Mais : le Comte souhaite voir Suzanne succomber à ses charmes, Marceline veut épouser Figaro, la Comtesse veut récupérer son époux qui la néglige, et Chérubin aime la Comtesse, mais aussi Suzanne, mais aussi Fanchette... Ah ! Femmes, femmes, femmes...
Manigances, mensonges et tromperies ; privilèges des nantis, condition de la femme, dictature de l'apparence... il y a tout cela dans ce mariage.
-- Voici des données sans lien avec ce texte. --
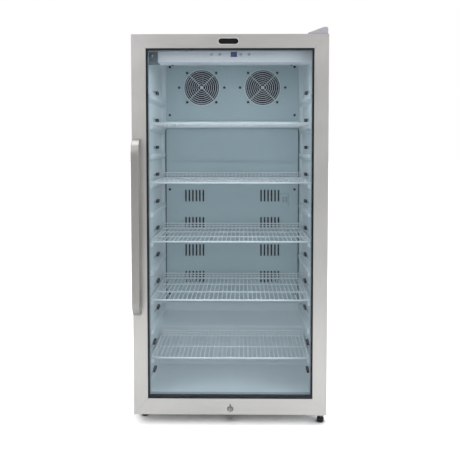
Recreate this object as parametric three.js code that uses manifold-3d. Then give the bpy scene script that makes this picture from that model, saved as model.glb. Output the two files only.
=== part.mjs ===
// Glass-door refrigerator with wire shelves, built as an assembly of separate pieces.
// Millimetres, +Z up. Inside this file Y = 0 is the door's front face and +Y runs to the back;
// the outer group then shifts everything so that the origin is the bottom centre of the box.
import * as THREE from 'three';
import { mergeVertices } from 'three/addons/utils/BufferGeometryUtils.js';
import Module from 'manifold-3d';

const wasm = await Module();
wasm.setup();

// ---- driving dimensions -------------------------------------------------
const WIDTH = 648;
const HALF = WIDTH / 2;
const BACK = 559;
const HANDLE_REACH = 46;
const GAP = 0.3;

const DOOR = { bottom: 40, top: 1308, depth: 42, skin: 1.5 };
const OPENING = { half: 276.5, bottom: 94.3, top: 1262.5 };
const BORDER = { half: 271, bottom: 103, top: 1257 };
const PANE = { half: 283, bottom: 85, top: 1273, thick: 4 };
const GASKET = { half: 303, bottom: 70, top: 1288, wide: 14, front: 42.3, back: 49.7 };
const HINGE = { x: 308.6, y: 21, pin: 4, bush: 7.5, bore: 4.4, reach: 22 };
const BRACKET = { left: 262, right: 319, thick: 3 };
const STRIKE = { half: 15, front: 38.5, back: 88, bottom: 28, thick: 2.5 };
const LOCK = { x: 0.4, z: 59.4, body: 10.5, plug: 6.9, cam: 28, camFront: 43.3, camBack: 45.5 };
const HANDLE = { x0: -320.4, x1: -295.6, bottom: 378.5, top: 967.5, bend: 53, bar: 7 };
const BADGE = { x: -5, z: 1284.5, half: 34, radius: 10.5 };

const CABINET = { half: 323, front: 50, bottom: 38.5, top: 1306, sheet: 1.3 };
const FLANGE = { half: 300, bottom: 75, top: 1283 };
const ROOM = { half: 283, floor: 92, ceiling: 1266, back: 462, wall: 2 };
const RECESS = { half: 255, bottom: 330, top: 1256, back: 506 };
const SILL = { back: 88, top: 95 };
const HUMP = { foot: 360, face: 366, edge: 240, rise: 277 };
const MACHINE = { front: 400, top: 200.6, sheet: 1.2 };

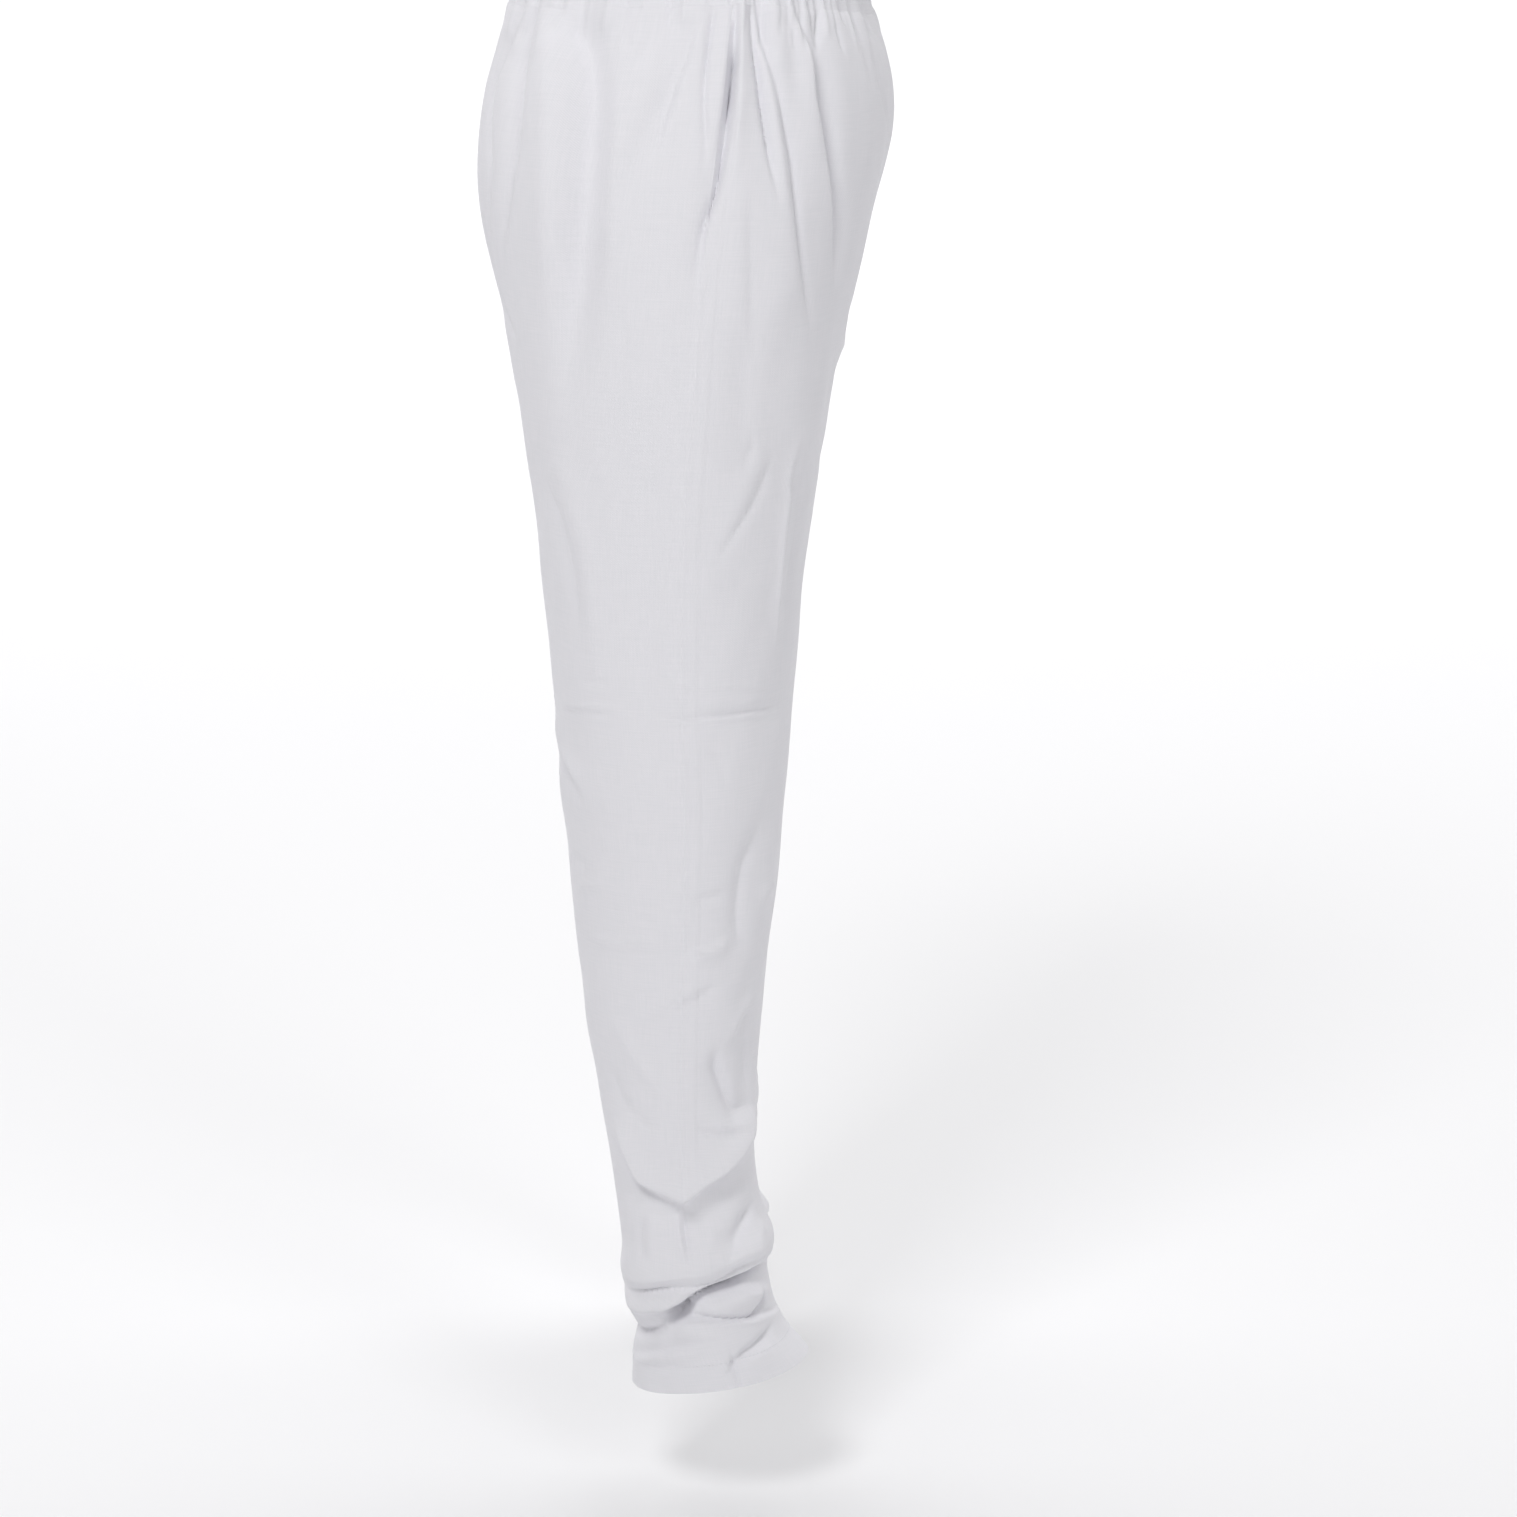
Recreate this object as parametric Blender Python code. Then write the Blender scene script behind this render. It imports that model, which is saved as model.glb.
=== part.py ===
"""Pyjama pants of white cotton in the form they hold when worn.

The garment is gathered onto a plain waistband and narrows down two long legs, whose cloth is pushed
up into rolls above the hem. Each leg has a front and a back panel, sewn at the side, the inseam and
the centre, and a hem turned up inside. Its front faces -Y, its right leg stands at -X, and the origin
is the middle of the waistband.
"""

import math
from collections import namedtuple

import bpy
import numpy as np

COLLECTION_NAME = "pyjama_pants"

# Driving sizes, in metres
WAIST_SEAM_Z = -0.018
BAND_HEIGHT = 0.036
SIDE_LENGTH = 0.997
CLOTH = 0.0013
BAND_CLOTH = 0.0026
HEM_CLOTH = 0.0011
HEM_DEPTH = 0.022
SEAM_GAP = 0.0003

# How far the waist seam dips at the centre front and the centre back, and the Y at which the slanting
# hem is level with its side length
FRONT_DIP = 0.019
BACK_DIP = 0.009
WAIST_DIP_REACH = 0.16
HEM_LEVEL_Y = -0.008
HEM_SLANT_REACH = 0.10

# Mesh density: columns across one panel, and rows in each stretch from the waist seam to the hem. The
# panels' last columns stand this small turn off the side seam, which itself is a seam gap wide.
PANEL_COLUMNS = 18
SIDE_SEAM_TURN = 0.0002
FORK_DROP = 0.345
ROW_STRETCHES = (
    (0.0, 0.12, 7),
    (0.12, FORK_DROP, 6),
    (FORK_DROP, 0.80, 7),
    (0.80, 0.86, 4),
    (0.86, SIDE_LENGTH, 14),
)
ARC_STEPS = 48

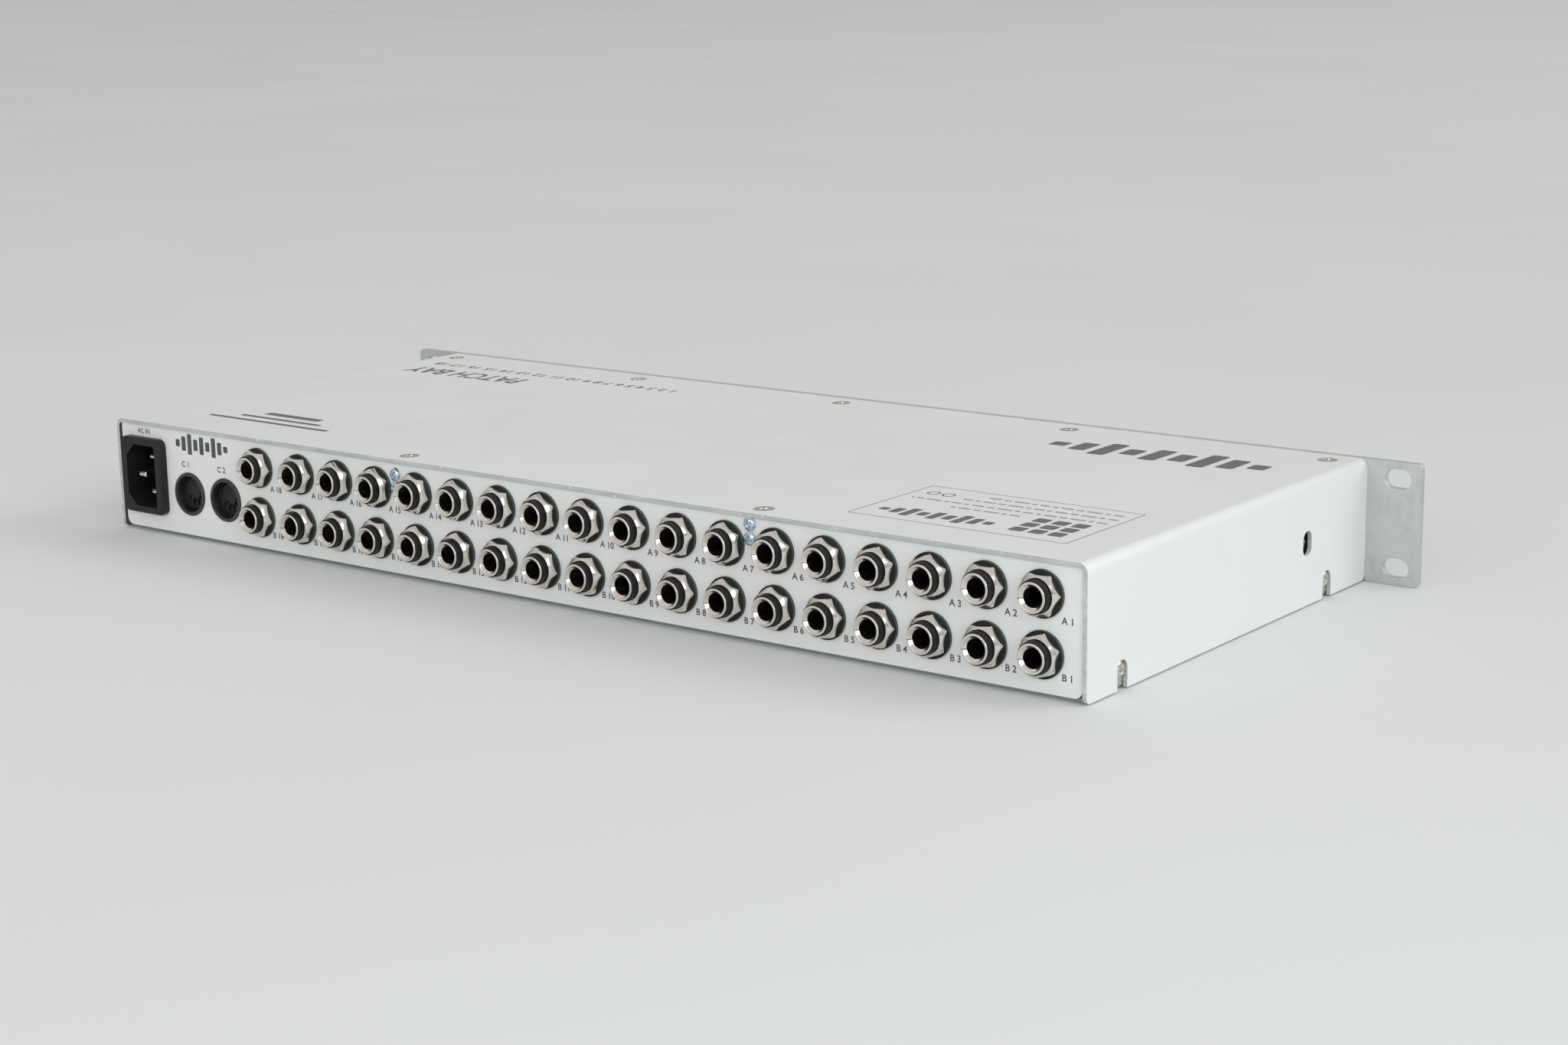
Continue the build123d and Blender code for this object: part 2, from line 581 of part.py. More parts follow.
BOARD_TOP = BOARD_Z + BOARD_THICK
RELAY_ROWS_Y = (38.0, 16.0)
with BuildPart() as relays:
    for y in RELAY_ROWS_Y:
        with Locations(*[(button_x(i) - 122.0, y, BOARD_TOP) for i in range(BUTTON_COUNT)]):
            Box(10.0, 15.0, 10.0, align=(Align.CENTER, Align.CENTER, Align.MIN))
    chamfer(edges().group_by(Axis.Z)[-1], 0.4)
relays.part.label = "relays"
export_step(relays.part, "parts/relays.step")

with BuildPart() as logic_chips:
    with Locations(*[(-190.0 + 34.0 * i, -12.0, BOARD_TOP) for i in range(8)]):
        Box(20.0, 6.4, 4.0, align=(Align.CENTER, Align.CENTER, Align.MIN))
    with Locations((-52.0, -36.0, BOARD_TOP)):
        Box(36.0, 14.0, 4.5, align=(Align.CENTER, Align.CENTER, Align.MIN))
logic_chips.part.label = "logic_chips"
export_step(logic_chips.part, "parts/logic_chips.step")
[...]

Mais il y a surtout l'humeur et la liberté de l'auteur qui, au cœur des Lumières, ouvrait portes et fenêtres, faisait sauter les verrous de la bienséance et laissait pénétrer les idées nouvelles...
L'affiche :
de Beaumarchais
Une troupe de 30 comédiens dont Benoît Verhaert (Figaro), Mathilde Schennen (Suzanne), Olivier Massart (Le Comte Almaviva), Patricia Ide (La Comtesse), Anne-Marie Cappeliez (Marceline), Pierre Geranio (Antonio), Marie-Astrid Legrand (Paysanne), Sébastien Marchetti (Paysan), Guy Pion (Bartholo), François Sikivie (Bazile), Alexandre Von Sivers (Brid’Oison), Simon Wauters (Chérubin), …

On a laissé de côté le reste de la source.